──────── Data provided

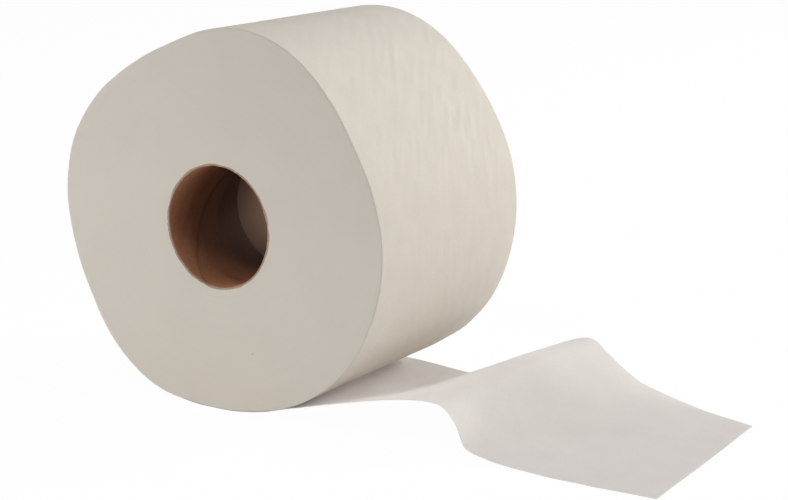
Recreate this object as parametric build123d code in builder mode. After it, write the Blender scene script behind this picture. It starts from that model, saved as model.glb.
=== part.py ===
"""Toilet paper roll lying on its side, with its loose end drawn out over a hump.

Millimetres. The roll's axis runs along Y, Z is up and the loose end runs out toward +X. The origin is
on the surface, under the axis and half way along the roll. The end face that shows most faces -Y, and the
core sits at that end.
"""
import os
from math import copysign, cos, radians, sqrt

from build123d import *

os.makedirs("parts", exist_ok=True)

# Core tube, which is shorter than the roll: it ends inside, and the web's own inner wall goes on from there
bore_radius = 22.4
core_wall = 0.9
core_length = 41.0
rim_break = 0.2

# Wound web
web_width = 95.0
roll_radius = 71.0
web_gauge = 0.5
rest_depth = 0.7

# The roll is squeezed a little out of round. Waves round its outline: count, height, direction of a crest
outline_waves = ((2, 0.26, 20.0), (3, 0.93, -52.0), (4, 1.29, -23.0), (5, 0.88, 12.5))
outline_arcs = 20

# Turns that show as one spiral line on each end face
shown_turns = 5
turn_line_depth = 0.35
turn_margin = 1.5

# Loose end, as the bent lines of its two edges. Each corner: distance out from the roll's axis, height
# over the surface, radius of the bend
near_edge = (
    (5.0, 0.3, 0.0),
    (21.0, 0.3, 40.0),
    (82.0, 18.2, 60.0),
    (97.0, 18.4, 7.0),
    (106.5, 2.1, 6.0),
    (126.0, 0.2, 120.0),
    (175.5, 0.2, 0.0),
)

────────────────

Your objective:
Print exactly, and only, the lines beginning at the top of the listing and ending at the line with "rest_depth = 0.7".

Task response:
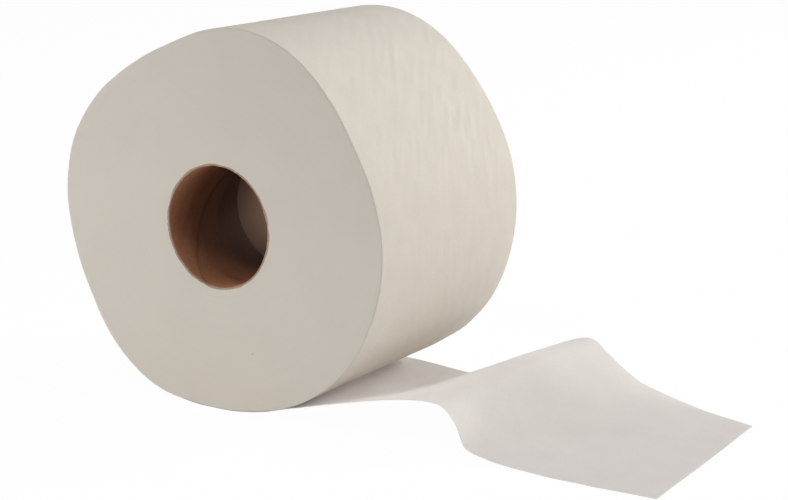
Recreate this object as parametric build123d code in builder mode. After it, write the Blender scene script behind this picture. It starts from that model, saved as model.glb.
=== part.py ===
"""Toilet paper roll lying on its side, with its loose end drawn out over a hump.

Millimetres. The roll's axis runs along Y, Z is up and the loose end runs out toward +X. The origin is
on the surface, under the axis and half way along the roll. The end face that shows most faces -Y, and the
core sits at that end.
"""
import os
from math import copysign, cos, radians, sqrt

from build123d import *

os.makedirs("parts", exist_ok=True)

# Core tube, which is shorter than the roll: it ends inside, and the web's own inner wall goes on from there
bore_radius = 22.4
core_wall = 0.9
core_length = 41.0
rim_break = 0.2

# Wound web
web_width = 95.0
roll_radius = 71.0
web_gauge = 0.5
rest_depth = 0.7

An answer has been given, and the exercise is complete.